Hone your manual skills: Learn a new instrument, start quilting, build a model airplane, or get going on those carpentry projects you’ve been putting off. Such activities not only help promote hand and finger dexterity, they also foster the development of new neural connections.

Learn one new word every day: This engages the brain’s language centers, frontal lobe, and memory circuits. “It’s like aerobics for your brain,” says George Washington University Neurology Professor Richard Restak, MD.

Challenge your short-term memory: Although iPhones and BlackBerries may be convenient, they have one downside: They’ve robbed us of the need to commit things to memory. Do it anyway. Memorize your grocery list, your friends’ phone numbers, the US presidents in order, every state’s capital city. As the saying goes, if you don’t use it, you lose it.

Mix it up: Try a wide variety of mental games, from crossword puzzles to computer games. Experts say seniors tend to do what they’re good at—over and over again. While that may improve proficiency, it doesn’t form new neuronal connections or boost neurotransmitter production in the brain like new and diverse experiences do.

Be friendly: Engage in social activities as much as possible. Multiple studies have shown that living a solo life can vastly increase your risk of dementia. One recent Swedish study of 2,000 men and women found that people living alone at age 50 had twice the risk of developing dementia 21 years later than those who were living with a partner in middle age.

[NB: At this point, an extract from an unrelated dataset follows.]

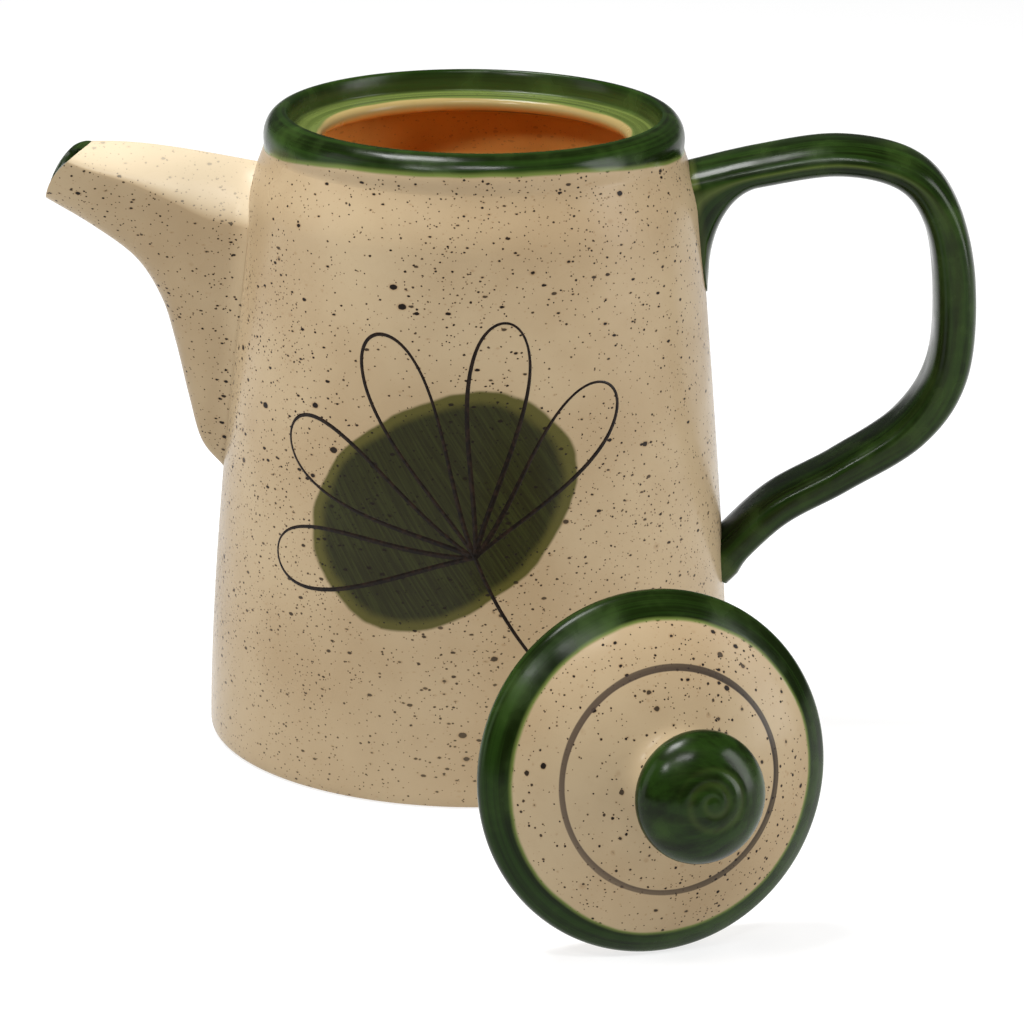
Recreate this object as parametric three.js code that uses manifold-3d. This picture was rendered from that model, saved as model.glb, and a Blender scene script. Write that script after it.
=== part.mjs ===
// A glazed ceramic teapot with its lid off. The pot tapers from a flat base to a rolled rim, with a beaked
// spout on -X and a strap handle on +X. The lid stands in front of it on the edge of its disc, leaning back.
// Millimetres, +Z up, origin at the centre of the pot's base.
import * as THREE from "three";
import { mergeVertices } from "three/addons/utils/BufferGeometryUtils.js";
import Module from "manifold-3d";

const wasm = await Module();
wasm.setup();

// ---- Driving dimensions ----
const POT_HEIGHT = 140; // base to the crest of the rolled rim
const BASE_RADIUS = 58;
const BASE_EDGE = 1.2; // rounding of the base's edge
const WALL = 4.5;
const FLOOR = 5.5;
const CAVITY_CORNER = 10; // inside radius between floor and wall
const MOUTH_RADIUS = 33.3; // the opening that the lid's flange enters
const LEDGE_WIDTH = 6.7; // from the mouth out to the foot of the roll
const LEDGE_DROP = 4.8; // from the crest down to the ledge that the lid's disc rests on
const LEDGE_THICKNESS = 3.4;
const ROLL_INNER_WIDTH = 1.2; // from the foot of the roll out to its crest
const ROLL_OUTER_WIDTH = 4.6; // from the crest out to the widest part of the roll
const ROLL_OUTER_DROP = 5.6; // from the crest down to the widest part of the roll
const SHOULDER_WIDTH = 3.2; // how far the shoulder stands out beyond the roll
const SHOULDER_DROP = 15; // from the crest down to the shoulder
const JOINT_GAP = 0.3; // between pieces that the glaze joins

const SPOUT_REACH = 38.4; // from the wall below the spout to the tip of its beak
const SPOUT_TIP_DROP = 20.7; // from the pot's crest down to the tip of the beak
const SPOUT_ROOT_Z = 58.5; // underside of the spout where it leaves the wall
const SPOUT_MOUTH_RISE = 12.6; // height of the inclined mouth
const SPOUT_MOUTH_RUN = 10.1; // how far the mouth's upper end lies behind the tip
const SPOUT_RIDGE_DROP = 12; // from the crest down to the ridge where it leaves the wall
const SPOUT_MOUTH_BULGE = 2.2; // how far the mouth's edge bows out of a plane
const SPOUT_ROOT_HALF_WIDTH = 9.8;
const SPOUT_MOUTH_HALF_WIDTH = 7.8;
const SPOUT_WALL = 3;
const STRAINER_HOLE_RADIUS = 2;
const STRAINER_PITCH = 6.5;
const STRAINER_DROP = 13.7; // from the root of the spout's ridge down to the top row of holes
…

Shut the TV off: Research shows that those who watch minimal TV are as much as 50 percent less likely to develop Alzheimer’s disease.

Keep working: Resist the temptation to retire early. A recent British study of 382 men found a significant association between later retirement and later onset of Alzheimer’s disease.